Recent developments give the initiative new urgency. A few days before Watt’s Double Door concert, the latest and biggest in a long line of corporate radio mergers took place when Clear Channel Communications Inc. of San Antonio bought AMFM Inc. of Dallas, creating a $23 billion 830-station behemoth with a daily audience of 100 million listeners. That’s the most extreme example yet of a trend that has seen the number of radio station owners shrink from 5,222 to 4,241 in 1998 alone, with the top three ownership groups controlling 35 percent of the industry’s $13.8 billion advertising revenue.
Even some radio-industry veterans find it hard to put the trend in a positive light. Bill Gamble, program director at classic-rock station WXCD-FM 94.7, said corporate consolidation has led to cookie-cutter playlists across the country, and increasing reluctance by programmers to experiment with new acts.
“There is pressure on people like never before to deliver (listenership) numbers, and it’s generally more conservative than it’s ever been,” Gamble said. “There is a franchising, insert-the-format approach to radio across America, and a lot of companies will argue that we’re bringing high-quality programming into small markets by syndication or (by using non-local) virtual deejays. But you have to have local connections, otherwise you’re going to lose.”

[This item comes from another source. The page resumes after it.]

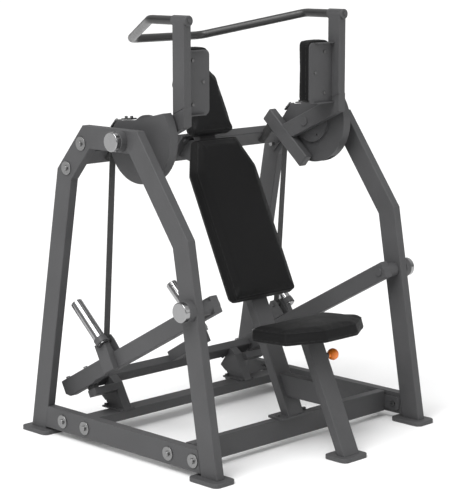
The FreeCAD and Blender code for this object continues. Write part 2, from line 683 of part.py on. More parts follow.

Exactly the point the micro-radio backers are trying to make. In 1996, Congress passed the Telecommunications Act, which deregulated the radio industry and set off an “unprecedented feeding frenzy . . . that surprised a lot of people,” said William Kennard, chairman of the FCC, the agency entrusted with protecting the nation’s airwaves. “The jury is still out whether consolidation will be in the long run better for consumers. But we know one of the immediate impacts is that it’s harder for smaller businesses and less conventional broadcasters to get access to the airwaves. Low-power FM is a counter-insurgency, an effort to give the airwaves back to local communities in ways that allow local voices — musicians, churches, non-profits, community groups, minority companies, small business — to speak to their communities.”
Kennard, who has championed the low-power radio initiative, is up against a well-financed lobby group in Washington, the National Association of Broadcasters, whose allies include Rep. Billy Tauzin (R-La.), chairman of the House Subcommittee on Telecommunications. Earlier this year, Tauzin blasted the FCC for even considering the micro-radio plan: “I’ve never been so offended by an agency of the federal government,” he said.

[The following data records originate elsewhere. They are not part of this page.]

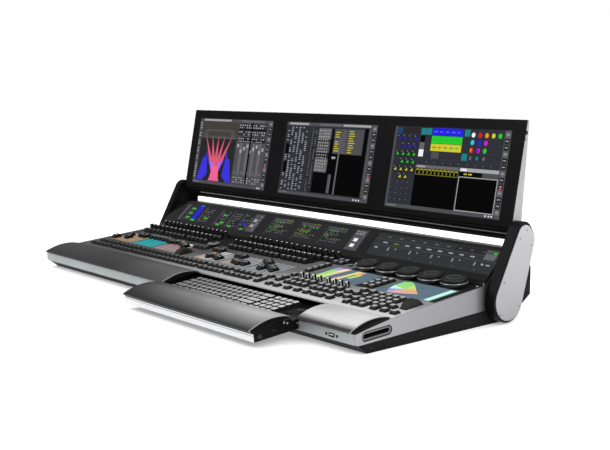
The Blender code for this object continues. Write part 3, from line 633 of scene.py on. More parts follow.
class Display:
    """A lit picture made of thin tiles. Shares run from its left and from its top."""

    LAYER = 0.06

    def __init__(self, width, height, thick, look, ease):
        self.width, self.height, self.thick, self.ease = width, height, thick, ease
        self.solid = Solid()
        self.tile(0, 1, 0, 1, look, 0)

    def at(self, across, down):
        """Shares as judged from the right-hand end, where the far columns look narrower, are eased back out."""
        across = self.ease * across / (self.ease * across + 1 - across)
        return (across - 0.5) * self.width, (0.5 - down) * self.height

    def flat(self, outline, look, layer):
        loops = [[(x, y, z) for x, y in outline] for z in (0.02, self.thick + self.LAYER * layer)]
        self.solid.add(loft(loops, look))

    def tile(self, u0, u1, v0, v1, look, layer=1):
        (x0, y1), (x1, y0) = self.at(u0, v0), self.at(u1, v1)
        self.flat([(x0, y0), (x1, y0), (x1, y1), (x0, y1)], look, layer)

    def tiles(self, *rows):
        for row in rows:
            self.tile(*row)

    def shape(self, corners, look, layer=1):
        """A flat shape whose corners are shares, anticlockwise on the display."""
        self.flat([self.at(*corner) for corner in corners], look, layer)

    def disc(self, u, v, radius, look, layer=2, squeeze=1.0, start=0.0, turn=1.0):
        x, y = self.at(u, v)
        angles = [2 * math.pi * (start + turn * i / 14) for i in range(14 if turn >= 1 else 15)]
        outline = [(x + radius * squeeze * math.cos(a), y + radius * math.sin(a)) for a in angles]
        self.flat(outline, look, layer)

    def dashes(self, u0, u1, v0, v1, columns, rows, look, layer=2, fill=(0.7, 0.35), skip=0.0, seed=1):
        """Rows of short marks where a real display shows text."""
        draw = random.Random(seed)
        step_u, step_v = (u1 - u0) / columns, (v1 - v0) / rows
        for row in range(rows):
            for column in range(columns):
                if draw.random() < skip:
                    continue
                u, v = u0 + step_u * column, v0 + step_v * (row + 0.3)
                self.tile(u, u + step_u * fill[0] * (0.6 + 0.4 * draw.random()), v, v + step_v * fill[1], look, layer)

    def frame(self, u0, u1, v0, v1, look, line, layer):
        """A thin outline whose lines are a share of the display's width."""
        tall = line * self.width / self.height
        self.tile(u0, u1, v0, v0 + tall, look, layer)
        self.tile(u0, u1, v1 - tall, v1, look, layer)
        self.tile(u0, u0 + line, v0 + tall, v1 - tall, look, layer)
        self.tile(u1 - line, u1, v0 + tall, v1 - tall, look, layer)


def side_bar(screen, marks, seed):
    """The column of buttons at a display's right edge and the bar along its bottom."""
    screen.tile(0.945, 1, 0, 1, "ui_grey", 2)
    for i in range(13):
        v = 0.02 + i * 0.073
        screen.tile(0.952, 0.993, v, v + 0.062, "ui_dark" if i % 3 else "ui_mid", 3)
        screen.tile(0.96, 0.984, v + 0.022, v + 0.034, "ui_light", 4)
    screen.disc(0.971, 0.66, 2.6, "beam_rose", 4)
    screen.tile(0, 1, 0.955, 1, "ui_grey", 2)
    screen.dashes(0.02, 0.10, 0.962, 0.99, 3, 1, "ui_light", 3, (0.7, 0.3), 0, seed)
    for u in marks:
        screen.tile(u, u + 0.012, 0.968, 0.985, "ui_white", 3)


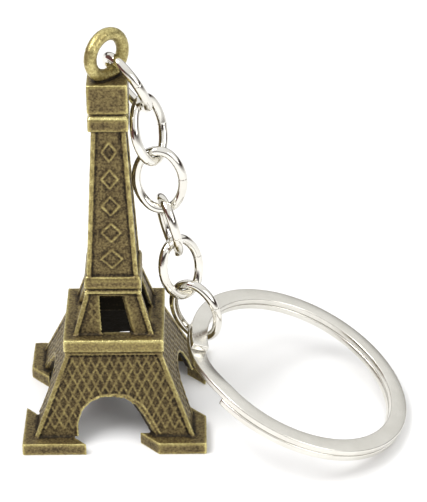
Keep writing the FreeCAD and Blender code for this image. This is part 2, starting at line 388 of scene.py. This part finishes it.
def jamb_crosses(relief):
    """Two faint crosses one above the other, on the broad side of each second-storey window."""
    for quarter in range(4):
        flip = 1 if quarter % 2 == 0 else -1
        outer, inner = CROSS_OUTER * flip, CROSS_INNER * flip
        for low in CROSS_LOWS:
            high = low + CROSS_TALL
            for start, end in (((outer, low), (inner, high)), ((outer, high), (inner, low))):
                relief.bar(quarter, TIER_FOOT, TIER_TOP, start, end, CROSS_WIDTH, CROSS_RISE)


# The shoulder's levels: half width, and height over or under the collar's top.
SHOULDER = ((2.27, -0.2), (2.27, 0.0), (1.9, 0.45))


def collar_bevel(relief):
    """The sloping shoulder between the collar and the neck above it."""
    first = len(relief.points)
    for half, above in SHOULDER:
        for x, y in ((-1, -1), (1, -1), (1, 1), (-1, 1)):
            relief.points.append(Vector((x * half, y * half, COLLAR_TOP + above)))
    for level in (0, 4):
        for corner in range(4):
            after = (corner + 1) % 4
            lower, upper = first + level, first + level + 4
            relief.faces.append((lower + corner, lower + after, upper + after, upper + corner))
    relief.faces.append((first + 3, first + 2, first + 1, first))
    relief.faces.append((first + 8, first + 9, first + 10, first + 11))


# The diamonds on the spire: how many, the lowest centre, their pitch, half height, share of the
# panel's half width, and their bars.
LOZENGE_COUNT = 5
LOZENGE_LOWEST = 21.9
LOZENGE_PITCH = 3.35
LOZENGE_TALL = 1.15
LOZENGE_SHARE = 0.52
LOZENGE_WIDTH = 0.26
LOZENGE_RISE = 0.13


def lozenges(relief):
    """A plain column of raised diamond outlines up each face of the spire."""
    for quarter in range(4):
        for index in range(LOZENGE_COUNT):
            centre = LOZENGE_LOWEST + LOZENGE_PITCH * index
            wide = (half_width(SPIRE_FOOT, SPIRE_TOP, centre) - BORDER) * LOZENGE_SHARE
            bottom, top = centre - LOZENGE_TALL, centre + LOZENGE_TALL
            corners = [(wide, centre), (0, top), (-wide, centre), (0, bottom)]
            for a, b in zip(corners, corners[1:] + corners[:1]):
                relief.bar(quarter, SPIRE_FOOT, SPIRE_TOP, a, b, LOZENGE_WIDTH, LOZENGE_RISE)


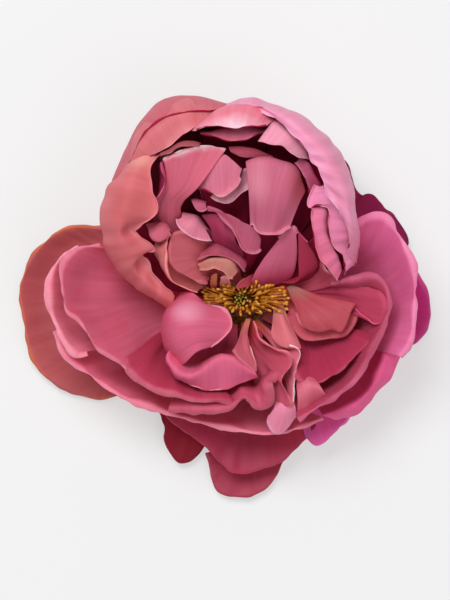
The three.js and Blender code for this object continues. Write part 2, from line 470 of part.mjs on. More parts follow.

In a recent interview, Tauzin struck a more statesmanlike tone, even as he enumerated the reasons he thinks the initiative is a bad idea. Introducing more stations would cause “serious interference problems” for existing broadcasters, he said. And, though the AMFM-Clear Channel merger would have “made me terribly alarmed” a decade ago, he said, “as new technologies advance, these old relics of ownership and the questions of who owns what become less important. There are 1,700 stations on the Internet already, and as more and more people connect to it, the need for local programming is going to be met in different ways.”
Micro-radio backers said potential interference problems are being exaggerated by the broadcast association. “The radio spectrum will barely notice the addition of these lower-watt stations,” said Cheryl Leanza, deputy director of the non-profit Media Access Project, which hired a respected Virginia Tech University engineer, professor Theodore Rappaport, to examine the broadcasters’ claims.

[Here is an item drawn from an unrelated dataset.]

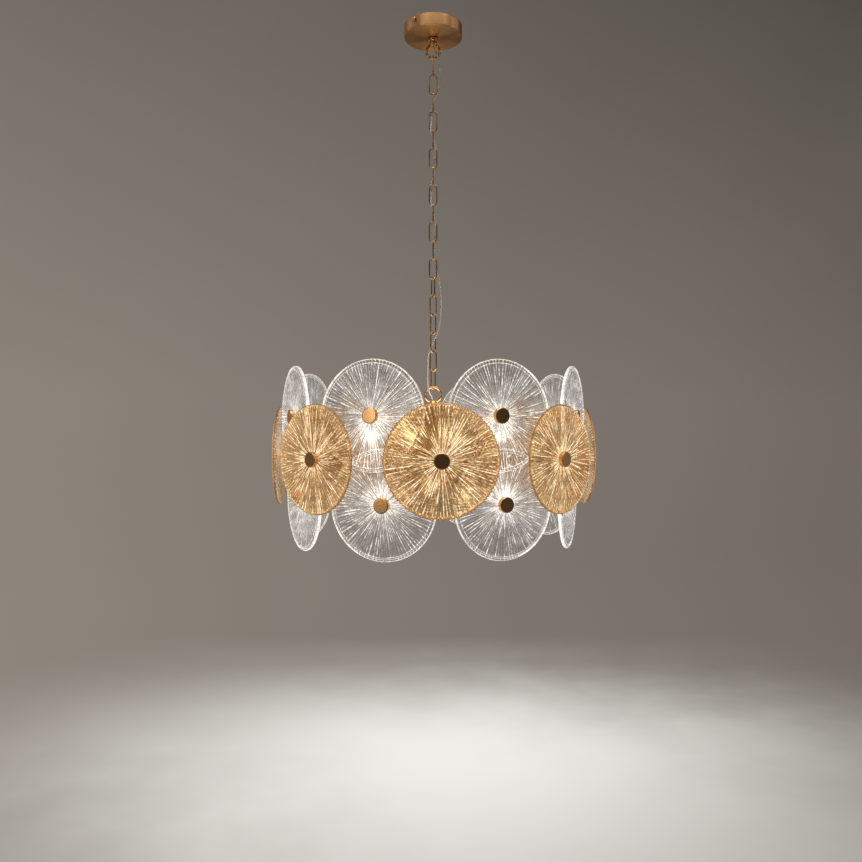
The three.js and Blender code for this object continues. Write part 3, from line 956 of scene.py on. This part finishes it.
@dataclass
class CeilingFittings:
    """Canopy cup, its screws, the collar and the ring under it; the plate stays the frame's."""

    shop: Workshop
    radius: float = 50.0
    top: float = -2.0
    bottom: float = -22.0
    wall: float = 1.4
    screw_height: float = -8.5
    screw_azimuth: float = math.radians(-39)
    shank: float = 5.0
    hole: float = 5.35
    collar: tuple[float, float, float] = (9.0, -22.3, -28.8)
    ring_size: tuple[float, float] = (27.7, 4.4)
    ring_middle: float = -44.85
    neck: float = 6.5
    bore: float = 2.6

    def build(self) -> None:
        """Makes all the fittings."""
        self.canopy()
        self.screws()
        self.collar_nut()
        self.ring()
        for node, finish in (("mounting_plate", "zinc_plate"), ("terminal_block", "ivory_plastic")):
            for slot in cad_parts[node].material_slots:
                slot.material = self.shop.finishes[finish]

    def canopy(self) -> None:
        """The spun cup, with a soft bottom edge and a rolled rim at the ceiling."""
        wide, inner, floor = self.radius, self.radius - self.wall, self.bottom + self.wall
        self.shop.lathe("canopy_shell", "ceiling", [
            (self.hole, self.bottom + 0.3), (9.8, self.bottom), (wide - 0.2, self.bottom),
            (wide, self.top - 0.4), (wide - 0.7, self.top), (inner, self.top - 0.4),
            (inner, floor), (self.hole, floor),
        ], 1.6, 128, ["canopy_cup"], steps=5, finish="canopy_brass", sharp=50)

    def screws(self) -> None:
        """Two knurled screws in opposite sides of the cup."""
        face = self.radius + GAP
        head = softened([(0, face - 1.5), (1.7, face - 1.5), (1.7, face), (3.3, face),
                         (3.6, face + 0.4), (3.6, face + 1.6), (2.9, face + 2.2),
                         (0, face + 2.35)], 0.3, 2)
        shank = [(0, face - 7.7), (1.3, face - 7.7), (1.7, face - 7.2), (1.7, face - 1.4),
                 (0, face - 1.4)]
        screw = Shape().turned(head, 72, self.screw_height, (24, 0.22))
        screw.turned(shank, 16, self.screw_height)
        self.shop.repeat(screw, "canopy_screws", self.screw_azimuth, 2, body="ceiling",
                         nodes=["canopy_screw"])

    def collar_nut(self) -> None:
        """The round nut that holds the cup up."""
        wide, top, bottom = self.collar
        middle = (top + bottom) / 2
        self.shop.lathe("canopy_collar", "ceiling", [
            (self.hole, bottom), (wide - 0.9, bottom), (wide, bottom + 1.0), (wide, middle - 0.4),
            (wide - 0.35, middle), (wide, middle + 0.4), (wide, top - 0.8), (wide - 0.8, top),
            (self.hole, top),
        ], 0.4, 64, ["loop_collar"])

    def ring(self) -> None:
        """The ring that carries the chain, its neck and its hollow shank."""
        size, wire = self.ring_size
        mesh = self.shop.bend("canopy_ring", size, size, wire)
        mesh.transform(Matrix.Translation((0, 0, self.ring_middle * MM)))
        self.shop.fit(mesh, "canopy_ring", "ceiling", ["canopy_loop"])
        top = self.ring_middle + size / 2
        under = self.collar[2] - GAP
        self.shop.lathe("canopy_ring_neck", "ceiling", [
            (self.bore, top - wire), (self.neck - 1.6, top - wire), (self.neck, top - 1.6),
            (self.neck, under), (self.shank, under), (self.shank, -11.7), (self.bore, -11.7),
        ], 0.5, 40)


@dataclass
class Chain:
    """Brass links of bent wire, the lower ones in a slow twist."""

    shop: Workshop
    count: int = 18
    pitch: float = 31.7
    length: float = 36.6
    width: float = 15.0
    wire: float = 2.3
    first: float = -70.0
    straight: int = 11
    twist: float = math.radians(56)

    def turn(self, link: int) -> float:
        """The azimuth of a link's plane, in radians."""
        past = max(0, link - self.straight) / (self.count - self.straight)
        return link * math.pi / 2 + self.twist * math.sin(past * math.pi / 2)

    def middle(self, link: int) -> float:
        """The height of a link's middle."""
        return self.first - (link - 1) * self.pitch

    def build(self) -> None:
        """Makes every link."""
        sample = self.shop.bend("link", self.width, self.length, self.wire, "chain_brass", 12, 14)
        for link in range(1, self.count + 1):
            mesh = sample.copy()
            mesh.transform(Matrix.Translation((0, 0, self.middle(link) * MM))
                           @ Matrix.Rotation(self.turn(link), 4, "Z"))
            name = f"chain_link_{link:02d}"
            self.shop.fit(mesh, f"wire_{name}", f"link_{link:02d}", [name])


@dataclass
class Flex:
    """Clear flex with two twisted conductors, from the terminal block into the stem."""

    shop: Workshop
    chain: Chain
    radius: float = 1.3
    core: float = 0.52
    core_offset: float = 0.56
    lay: float = 16.0
    step: float = 1.3
    held: tuple[float, float] = (-54.3, -645.0)
    route: tuple[Point, ...] = (
        (0, 0, -6.5), (0, 0, -33), (2.4, -2.8, -42), (6.4, -5.8, -53), (9.6, -5.6, -66),
        (11.4, -3.4, -84), (10.6, 0.6, -101), (6.8, 3.8, -116), (0.2, 2.6, -133),
        (-3.7, 3.6, -149), (-3, 0, -165), (-3.7, -3.6, -181), (0, -3, -197),
        (3.7, -3.6, -212.5), (3, 0, -228.5), (3.7, 3.6, -244.5), (0, 3, -260),
        (-3.7, 3.6, -276), (-3, 0, -292), (-3.7, -3.6, -308), (0, -3, -323.5),
        (3.7, -3.6, -339.5), (3, 0, -355), (3.9, 3.9, -371), (4.2, 4.8, -402),
        (6.2, 5.6, -420), (10, 3.6, -438), (13, 0.4, -460), (13.8, -1.4, -484),
        (12.6, -2.4, -506), (9, -2.6, -524), (4.6, -1.6, -536), (0, 0, -546),
        (-4.6, -0.6, -556), (-7.8, -1.4, -568), (-8.8, -1.8, -588), (-9, -3, -606),
        (-8.2, -4.6, -623), (-5.6, -3.6, -633), (-1.6, -1, -641), (0, 0, -648),
        (0, 0, -690), (0, 0, -735),
    )

    def line(self) -> list[Vector]:
        """Draws the smooth way through the route.

        Returns:
            Points along it, about a step apart.
        """
        points = [Vector(point) for point in self.route]
        ends = [2 * points[0] - points[1], *points, 2 * points[-1] - points[-2]]
        path = []
        for p0, p1, p2, p3 in zip(ends, ends[1:], ends[2:], ends[3:]):
            d0, d1, d2 = (math.sqrt((b - a).length) for a, b in ((p0, p1), (p1, p2), (p2, p3)))
            t1 = ((p1 - p0) / d0 - (p2 - p0) / (d0 + d1) + (p2 - p1) / d1) * d1
            t2 = ((p2 - p1) / d1 - (p3 - p1) / (d1 + d2) + (p3 - p2) / d2) * d1
            bend = -(2 * t1 + t2 - 3 * (p2 - p1))
            steps = max(4, round((p2 - p1).length / self.step))
            for s in (step / steps for step in range(steps)):
                path.append(p1 + t1 * s + bend * s * s + (2 * (p1 - p2) + t1 + t2) * s ** 3)
        return [*path, points[-1]]

    def build(self) -> None:
        """Makes the flex in lengths, cut where the links have their middles, so that each spans one
        joint of the chain.
        """
        path = self.line()
        places = sections(path)
        links = range(1, self.chain.count + 1)
        middles = [self.chain.middle(link) for link in links]
        heights = [self.held[0], *middles, self.held[1]]
        cuts = [next(index for index, point in enumerate(path) if point.z < height)
                for height in middles]
        spans = zip([0, *cuts], [*cuts, len(path) - 1])
        for index, (start, end) in enumerate(spans):
            name = f"flex_{index + 1:02d}"
            high, low = heights[index:index + 2]
            mesh = self.stretch(places[start:end + 1], start)
            piece = placed(name, mesh)
            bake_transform(piece)
            if index == 0:
                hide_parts("flex")

    def stretch(self, places: Sequence[Section], first: int) -> bpy.types.Mesh:
        """One length of the flex.

        Args:
            places: the section frames along it.
            first: how many sections of the flex lie above it.

        Returns:
            The mesh of its sleeve and its conductors.
        """
        shape = Shape().tube([middle for middle, _, _ in places], self.radius, 12)
        faces = len(shape.body.faces)
        for half in (0.0, math.pi):
            core = []
            for index, (middle, side, up) in enumerate(places, first):
                angle = half + FULL_TURN * index * self.step / self.lay
                offset = side * math.cos(angle) + up * math.sin(angle)
                core.append(middle + offset * self.core_offset)
            shape.tube(core, self.core, 6)
        shape.body.faces.ensure_lookup_table()
        for face in shape.body.faces[faces:]:
            face.material_index = 1
        mesh = shape.mesh("flex", self.shop.finishes["clear_sleeve"])
        mesh.materials.append(self.shop.finishes["conductor"])
        return mesh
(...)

Leanza contended that the broadcasters are trying to bog down the issue on technicalities because they “fear competition and new innovative programming on the dial.”
Broadcast association spokesman Dennis Wharton denied that. “There are plenty of voices on the radio,” he said, citing surveys that show the number of station formats increasing to 91 this year from 70 in ’94. “If there is a niche not being filled, there are radio stations out there who will try to fill that niche,” Wharton said. “If a radio station is not successful with its format, that station will go out of business.”
Economic strategies and engineering studies mean little to listeners who depend on micro-radio broadcasters, however, many of whom operate illegally because they don’t have the billions of dollars required to buy into the broadcast consolidation sweepstakes. Though Internet broadcasting represents the industry’s future, there are still 190 million Americans who do not have Internet accounts. Those who depend most on micro-radio for information, news and music live in isolated communities ignored by corporate radio, from Native Americans in South Dakota reservations to housing-project residents in Decatur.
David Huff found a similarly underserved community last year in Canyon Falls, Texas, a relatively remote town of 25,000 between Austin and San Antonio. He set up an all-volunteer, non-profit station called Canyon Lake Radio in his garage to broadcast everything from music by unsigned local bands to church yard-sale announcements. And when a flood hit the community last fall, his station kept residents informed.
Yet he was repeatedly warned by the FCC that he would be shut down because he was operating without a license, and last February federal marshals made good on the threat when they confiscated $3,000 worth of equipment, plus dozens of compact discs donated to the station by local bands.
Within weeks, community residents staged a benefit and raised enough money to get Canyon Lake Radio back on the air. “Several people at the benefit told us that if it weren’t for us broadcasting during the flood, they would be dead,” Huff said. “Because other than us, there was no coverage.”
Huff has since filed a suit in U.S. District Court against the FCC, asserting his free-speech rights to broadcast. Now, the chairman of the federal agency he is suing is leading the charge to keep broadcasters like Huff on the air, perhaps because they agree on one essential point: There should be room for the little guy on the nation’s airwaves.
“The airwaves shouldn’t just be a revenue stream for large companies,” said Jenny Toomey, a Washington musician who is spearheading the Low Power Radio Coalition. “We’ve lost sight of the fact that as citizens of America, we actually own the airwaves. They’re a natural resource, and handing them over to the corporations is like giving all our forest land to the loggers.”